The law is currently tied up in court. A federal judge suggested in August that it violates federal equal rights statutes. But the best moment was when the federal judge asked McCrory’s lawyer: “How does this law make bathrooms and changing facilities safer?” McCrory’s lawyer replied: “There is no enforcement mechanism.” To which the judge said, “Then why have it?”
But most importantly, North Carolinians quickly realized that bigotry hurts the bottom line. A state that has long prided itself on being corporate-— Charlotte, in particular, is a banking hub — got hit with a wave of boycotts. Dozens of major players, including American Airlines, Apple, Bank of America, Citibank, Coca-Cola, Comcast, Delta, Disney, Google, Home Depot, Levi Strauss, Marriott, Microsoft, the NBA (which moved its all-star game out of state), and the NCAA (which moved championship games out of state) all declared that they would not do business in a state that codifies intolerance. Their customers abhorred intolerance, therefore they did too.

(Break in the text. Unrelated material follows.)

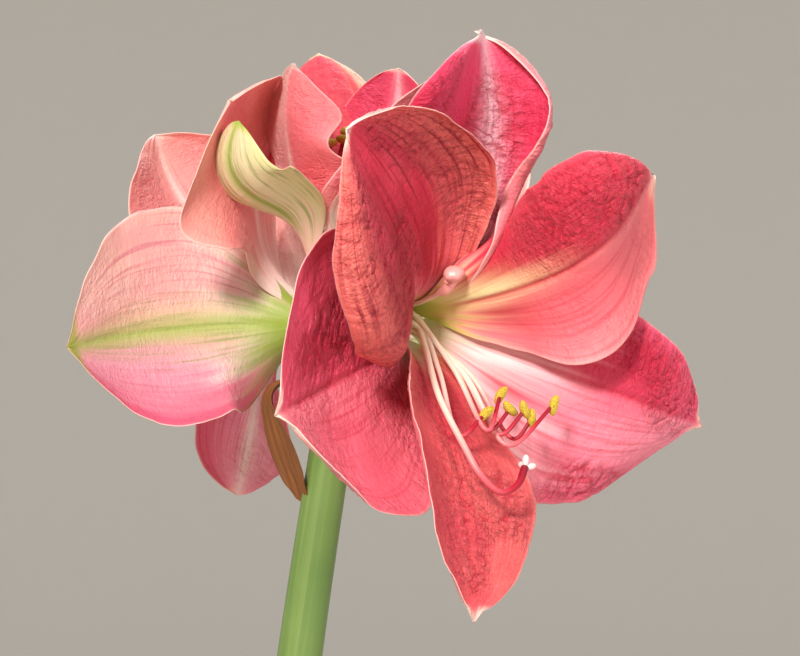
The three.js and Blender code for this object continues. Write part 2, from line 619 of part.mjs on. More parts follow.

Every region in the state was adversely affected — including, most ironically, the liberal towns and cities that hated the bathroom law. As a bookstore owner in Asheville lamented last spring, “We’re being made to pay a price for a law we vehemently oppose … Our store, too, is being boycotted. Customers from other states tell us they won’t visit until the law is no more. More threatening to us financially and to our community culturally is the cancellation of events by authors.”
Bathroom cop McCrory seemed baffled by the massive backlash; last spring, he remarked: “It’s a dramatic change in society norms in a very, very short period of time.” Yeah, welcome to the 21st century.
He paid the price for intolerance by losing his job — and the same thing might’ve happened to Mike Pence, had he not grabbed the brass ring on Trump’s merry-go-round. Pence, you may recall, was at risk of losing his Indiana gubernatorial re-election bid after signing an anti-gay bill that prompted protests from (among many others) Eli Lilly, the NCAA, Salesforce, and the Indiana Chamber of Commerce. He buckled to the economic pressure and pushed the legislature to “fix” the law by watering it down to mush. Pence may be a moralist, but he learned — a year before McCrory — that bigotry is very bad for business. Especially since gay-tolerant millennials will increasingly come to dominate the customer base.
Three cheers for the free market. As the Human Rights Campaign declared on Monday, “Pat McCrory’s reign of discrimination is finally over.”